The choice of processor depends on the complexity of your desired graphics.

• Microcontrollers (e.g., ESP32, Arduino): Perfect for displaying simple, pre-rendered graphics, text, and data. They are low-power and can easily interface with sensors but lack the horsepower for complex UI rendering.
• Single-Board Computers (e.g., Raspberry Pi Zero): These can run a full operating system (like Linux) and powerful graphics libraries. This allows for rich, dynamic interfaces, web connectivity, and more complex applications but at the cost of higher power consumption and boot times.

You will also need a battery. A small 3.7V LiPo battery with a capacity between 500mAh and 1000mAh is a good balance between size and runtime. A dedicated charging/protection circuit module is non-negotiable for safety and battery longevity.

Phase 2: Software and Graphics Development

With hardware on hand, the next step is to bring it to life with code. This phase involves writing firmware for the microcontroller or configuring the operating system on the SBC.

For Microcontroller-Based Systems

If using a platform like an ESP32, you'll write code in the Arduino IDE or PlatformIO. Your tasks will include:

• Initializing the display driver library for your specific screen.
• Creating functions to draw basic shapes, text, and bitmaps.
• Writing code to read data from sensors (e.g., getting heading from a magnetometer).
• Implementing power management routines to put the system to sleep when not in use.
• Establishing a Bluetooth Low Energy (BLE) connection to receive data from a smartphone app.

The graphics will be relatively simple—think a clean, monochrome or limited color interface displaying notifications, compass headings, or speed data.

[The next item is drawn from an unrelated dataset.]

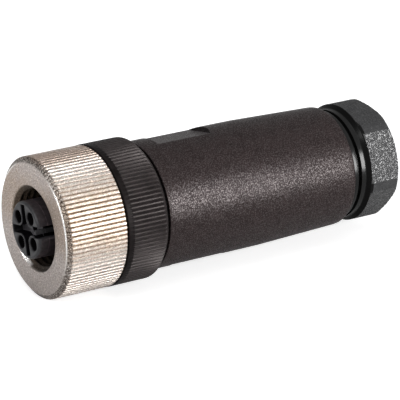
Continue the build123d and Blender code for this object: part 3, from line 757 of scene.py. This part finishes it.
machined(sleeve, threading, Side=1.0, Surface_radius=FRONT_THREAD_R, Depth=0.50, Pitch=1.0,
         Front=SEAL_STEP_END, Rear=24.95, Run_out=0.3, Material=sleeve_plastic)
machined(sleeve, threading, Side=1.0, Surface_radius=REAR_THREAD_R, Depth=0.70, Pitch=1.5,
         Front=SEAT_REAR, Rear=48.9, Run_out=0.3, Material=sleeve_plastic)
fitted(sleeve, "housing_sleeve", "sleeve", SOFT_EDGE)

# Cable seal
# A soft rubber bush with ribs inside. The clamp cage pushes it against the web in the
# sleeve, and it closes round the cable.
dress("cable_seal", seal_rubber("bush_rubber", 0.14))

# Clamp cage
# Natural nylon, slotted into eight fingers. The cone in the gland nut bends them inwards
# until they bite on the cable's jacket.
CAGE_DARK = (0.50, 0.50, 0.45, 1)
CAGE_LIGHT = (0.68, 0.67, 0.61, 1)

dress("clamp_cage", smooth_plastic("cage_plastic", CAGE_DARK, CAGE_LIGHT, shine=0.4, smoothest=0.34))

# Gland nut
# The pressing screw at the cable end, moulded in dark nylon. Its boss screws into the
# sleeve, two thin rims and a smooth collar stay outside, and a spanner takes the hexagon.
GLAND_DARK = (0.026, 0.026, 0.027, 1)
GLAND_LIGHT = (0.036, 0.036, 0.037, 1)
GLAND_GRAIN = 0.21
COLLAR_BLACK = (0.004, 0.004, 0.004, 1)
COLLAR_SHINE = 0.05
RIM_SHINE = 0.20
SMOOTH_ROUGHNESS = 0.22
SMOOTH_RELIEF = 0.03     # how much of the grain's relief the smooth parts have
GLAND_FRONT = 42.00
GLAND_HOLLOW_R = 6.10
GLAND_BORE_R = 3.60
GLAND_REAR = 57.20
BOSS_R = 7.20
RIM_FRONTS = (49.25, 50.50)
RIM_LENGTH = 0.72
RIM_ROUNDING = 0.09
RIM_R = 8.02
RIM_FLOOR_R = 7.55
COLLAR_FRONT = 51.78
HEX_FRONT = 51.83
COLLAR_END = 52.25
HEX_REAR = 56.50
HEX_R = 8.60
HEX_DISTANCE = 7.78
HEX_TURN = 20.0


def gland_skin():
    """Grained dark grey on the hexagon, smooth black on the rims and the collar in front of it."""
    material = eroded_plastic("gland_plastic", GLAND_DARK, GLAND_LIGHT, shine=0.14, grain=GLAND_GRAIN,
                              depth=0.060, sparkle=3.6, polish=0.20)
    tree, shader, place = opened(material)
    x = station(tree, place)[0]
    grained = between(tree, x, 0, 1, COLLAR_END - 0.05, COLLAR_END + 0.05)
    colour = blend_colours(tree, grained, COLLAR_BLACK, joined_to(shader, "Base Color"))
    tree.links.new(colour, shader.inputs["Base Color"])
    rims_end = RIM_FRONTS[1] + RIM_LENGTH
    smooth_shine = between(tree, x, RIM_SHINE, COLLAR_SHINE, rims_end, rims_end + 0.08)
    for name, smooth in (("Specular IOR Level", smooth_shine), ("Roughness", SMOOTH_ROUGHNESS)):
        change = math(tree, "SUBTRACT", joined_to(shader, name), smooth)
        value = math(tree, "ADD", smooth, math(tree, "MULTIPLY", grained, change))
        tree.links.new(value, shader.inputs[name])
    tree.links.new(between(tree, grained, SMOOTH_RELIEF, 1, 0, 1), tree.nodes["Bump"].inputs["Strength"])
    return material


gland_plastic = gland_skin()
gland = outline("gland_body", [
    (GLAND_FRONT, GLAND_HOLLOW_R), (GLAND_FRONT, 6.90), (42.30, BOSS_R), (RIM_FRONTS[0], BOSS_R, 0, 0.14),
    (RIM_FRONTS[0], RIM_R, RIM_ROUNDING), (RIM_FRONTS[0] + RIM_LENGTH, RIM_R, RIM_ROUNDING),
    (RIM_FRONTS[0] + RIM_LENGTH, RIM_FLOOR_R), (RIM_FRONTS[1], RIM_FLOOR_R),
    (RIM_FRONTS[1], RIM_R, RIM_ROUNDING), (RIM_FRONTS[1] + RIM_LENGTH, RIM_R, RIM_ROUNDING),
    (COLLAR_FRONT, HEX_R, 0.10), (HEX_FRONT, HEX_R), (HEX_FRONT + 0.02, HEX_R),
    (COLLAR_END, HEX_R, 0, 0.05), (HEX_REAR, HEX_R, 0.40, 0.5), (GLAND_REAR, 7.70, 0.45),
    (GLAND_REAR, 4.60), (56.20, GLAND_BORE_R), (49.80, GLAND_BORE_R), (49.80, 4.20),
    (46.60, GLAND_HOLLOW_R)])
machined(gland, turning, Segments=ROUND_STEPS, Material=gland_plastic)
machined(gland, milling, Count=6, Turn=HEX_TURN, Distance=HEX_DISTANCE, Body_radius=HEX_R,
         Front=HEX_FRONT + 0.01, Cone=COLLAR_END - HEX_FRONT, Rear=60, Slope=1, Material=gland_plastic)
machined(gland, threading, Side=-1.0, Surface_radius=BOSS_R, Depth=0.75, Pitch=1.5, Front=41.9, Rear=48.6,
         Run_out=0.5, Material=gland_plastic)
fitted(gland, "gland_nut", "gland", SOFT_EDGE)

# Studio
# The connector lies on a white table with white all round. A tall softbox stands at the
# front right, a small one at the left, and a wide one hangs overhead.
FLOOR_Z = -RING_R
CAMERA_AT = (-155.761, -292.380, 128.655)
CAMERA_AIM = (27.82, -0.436, -0.981)
LENS = 234.36
SENSOR = 36
FARTHEST = 10            # metres that the camera sees
FILL = 0.36              # how bright the white room is as a light
IN_FRONT = 0.9           # how bright the room in front of the table is in what is mirrored
BEHIND = 0.45            # the same behind the table
TABLE_DARK = (0.86, 0.86, 0.86, 1)
TABLE_LIGHT = (0.90, 0.90, 0.90, 1)
TABLE_HALF = 3000
SEEN_TABLE = 0.60        # light added to the table where the camera looks at it
MIRRORED_TABLE = 0.35    # the same where the nut mirrors the table behind it


def studio_world():
    """White to look at, dimmer as a light and in what is mirrored from behind."""
    world = bpy.data.worlds.new("studio")
    world.use_nodes = True
    tree = world.node_tree
    back = tree.nodes["Background"]
    back.inputs["Color"].default_value = (1, 1, 1, 1)
    ray = node(tree, "ShaderNodeLightPath").outputs
    towards = node(tree, "ShaderNodeTexCoord").outputs["Generated"]
    depth = node(tree, "ShaderNodeSeparateXYZ", {"Vector": towards}).outputs["Y"]
    mirrored = math(tree, "MAXIMUM", ray["Is Glossy Ray"], ray["Is Transmission Ray"])
    mirrored = math(tree, "MULTIPLY", mirrored, between(tree, depth, IN_FRONT, BEHIND, -0.3, 0.5))
    level = math(tree, "MAXIMUM", ray["Is Camera Ray"], math(tree, "MAXIMUM", mirrored, FILL))
    tree.links.new(level, back.inputs["Strength"])
    bpy.context.scene.world = world


def softbox(name, azimuth, elevation, distance, width, height, power):
    """A rectangular light that faces the connector's middle, placed around it as seen from in front."""
    light = bpy.data.lights.new(name, "AREA")
    light.shape = "RECTANGLE"
    light.size, light.size_y = width * MM, height * MM
    light.energy = power
    a, e = radians(azimuth), radians(elevation)
    back = Vector((sin(a) * cos(e), -cos(a) * cos(e), sin(e)))
    lamp = bpy.data.objects.new(name, light)
    lamp.location = (Vector(CAMERA_AIM) + back * distance) * MM
    lamp.rotation_euler = back.to_track_quat("Z", "Y").to_euler()
    bpy.context.scene.collection.objects.link(lamp)


def white_table():
    """A white table top that keeps the shadow under the connector."""
    material, tree, shader, place = finish_of("white_table", Roughness=0.9, Specular_IOR_Level=0.0)
    speck = between(tree, noise(tree, place, 6.0), 0, 1)
    tree.links.new(blend_colours(tree, speck, TABLE_DARK, TABLE_LIGHT), shader.inputs["Base Color"])
    shader.inputs["Emission Color"].default_value = (1, 1, 1, 1)
    ray = node(tree, "ShaderNodeLightPath").outputs
    back = node(tree, "ShaderNodeSeparateXYZ", {"Vector": place}).outputs["Y"]
    mirrored = between(tree, back, 0, MIRRORED_TABLE, 0, 20 * MM)
    mirrored = math(tree, "MULTIPLY", ray["Is Glossy Ray"], mirrored)
    glow = math(tree, "MAXIMUM", math(tree, "MULTIPLY", ray["Is Camera Ray"], SEEN_TABLE), mirrored)
    tree.links.new(glow, shader.inputs["Emission Strength"])
    mesh = bpy.data.meshes.new("table")
    half, floor = TABLE_HALF * MM, FLOOR_Z * MM
    corners = [(sx * half, sy * half, floor) for sx, sy in ((-1, -1), (1, -1), (1, 1), (-1, 1))]
    mesh.from_pydata(corners, [], [(0, 1, 2, 3)])
    mesh.materials.append(material)
    table = bpy.data.objects.new("table", mesh)
    bpy.context.scene.collection.objects.link(table)


studio_world()
white_table()
softbox("key", azimuth=30, elevation=4, distance=700, width=200, height=600, power=10.5)
softbox("left", azimuth=-81, elevation=35, distance=700, width=160, height=160, power=1.5)
softbox("overhead", azimuth=-20, elevation=78, distance=800, width=700, height=700, power=0.8)

lens = bpy.data.cameras.new("camera")
lens.sensor_width = SENSOR
lens.lens = LENS
lens.clip_end = FARTHEST
camera = bpy.data.objects.new("camera", lens)
camera.location = Vector(CAMERA_AT) * MM
camera.rotation_euler = (Vector(CAMERA_AT) - Vector(CAMERA_AIM)).to_track_quat("Z", "Y").to_euler()
bpy.context.scene.collection.objects.link(camera)
bpy.context.scene.camera = camera
bpy.context.scene.view_settings.view_transform = "Standard"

For Single-Board Computer Systems

A Raspberry Pi Zero offers more flexibility. You could use a framework like Pygame with Python to create your graphical user interface (GUI). This allows for more sophisticated animations and interactions. The development process involves:

• Setting up the OS on a microSD card.
• Writing a Python script that launches on boot.
• Using Pygame to draw your HUD elements onto the framebuffer (which is connected to your display).
• Using Python libraries to read from sensors connected via I2C or SPI.
• Creating a systemd service to ensure your application runs automatically and restarts if it crashes.

The key software challenge for both approaches is creating a high-contrast, minimalist interface that provides information at a glance without cluttering or obscuring the user's real-world view.

Phase 3: Mechanical Assembly and Integration

This is where your project takes physical form. The challenge is to package all the electronics and optics into a comfortable, wearable, and robust form factor.

Prototyping the Optical Path

Before final assembly, build a optical bench. Use a breadboard, hot glue, and adjustable mounts to precisely position your display, collimating lens, and beamsplitter. This allows you to experiment with distances and angles to achieve a clear, focused image. The goal is to find the optimal focal length and alignment. Document every measurement.

Designing and Fabricating the Enclosure

3D printing is the ideal manufacturing method for this project. Using CAD software like Fusion 360 or Tinkercad, you can design a custom frame that houses:

• A compartment for the battery and main PCB.
• Precise mounts for the display module and its driver board.
• An arm or housing that positions the collimating lens at the exact distance from the display determined in your prototype.
• A slot or mount to hold the beamsplitter at a 45-degree angle in front of one eye.

Print the design in a strong, lightweight material like PETG or nylon. You may need to iterate on the design several times to get a perfect fit and comfortable wear. Consider how the weight of the components is distributed to avoid neck strain.

Final Wiring and Soldering

With all components fitted into the printed enclosure, it's time for the final electrical assembly. Create a custom wiring harness that connects the battery, charging circuit, processor, display, and sensors. Use thin gauge wire to save space and weight. Secure all connections with solder and protect them with heat shrink tubing. Ensure there are no loose wires that could short-circuit on the metal components of the frame. Thoroughly test all electrical connections with a multimeter before connecting the battery for the first time.

Phase 4: Calibration, Testing, and Refinement

A functional prototype is just the beginning. The final phase is an iterative cycle of testing and refinement to improve usability and reliability.

Optical Calibration

The image might need software adjustment. You may need to write code to flip the image horizontally or vertically, depending on your optical setup. Adjust the brightness of the display dynamically based on input from an ambient light sensor to ensure readability in both dark and bright environments.

User Experience (UX) Testing

Wear the glasses and use them in realistic scenarios. Is the information presented in your natural line of sight, or do you have to consciously look up? Is the font size readable? Is the UI cluttered? Use this feedback to go back to your software and simplify the graphics and prioritize information.

Power Optimization

Measure the current draw of your system in different states (active, idle, sleep). Use this data to estimate real-world battery life. Implement software features to aggressively manage power, such as putting the display to sleep after a period of inactivity or drastically dimming the brightness when the battery is low.

The journey of building your own HUD glasses is a deep dive into the intersection of optics, electronics, and software design. It's a project that will test your skills and patience but will leave you with a profound understanding of a cutting-edge technology and a truly unique wearable device. You'll have conquered challenges from aligning micron-thin optical paths to writing efficient power management code, all culminating in a personal view of the future.

Your journey into wearable computing doesn't end with the final solder joint; it begins the moment you look through your creation and see a digital layer seamlessly integrated into your reality. The skills honed here—in optical engineering, miniaturization, and low-power design—are your gateway to building the next generation of personal technology. This isn't just about following instructions; it's about acquiring the knowledge to innovate, iterate, and ultimately define what information deserves to be in your field of view. Now go forth, build, and see the world differently.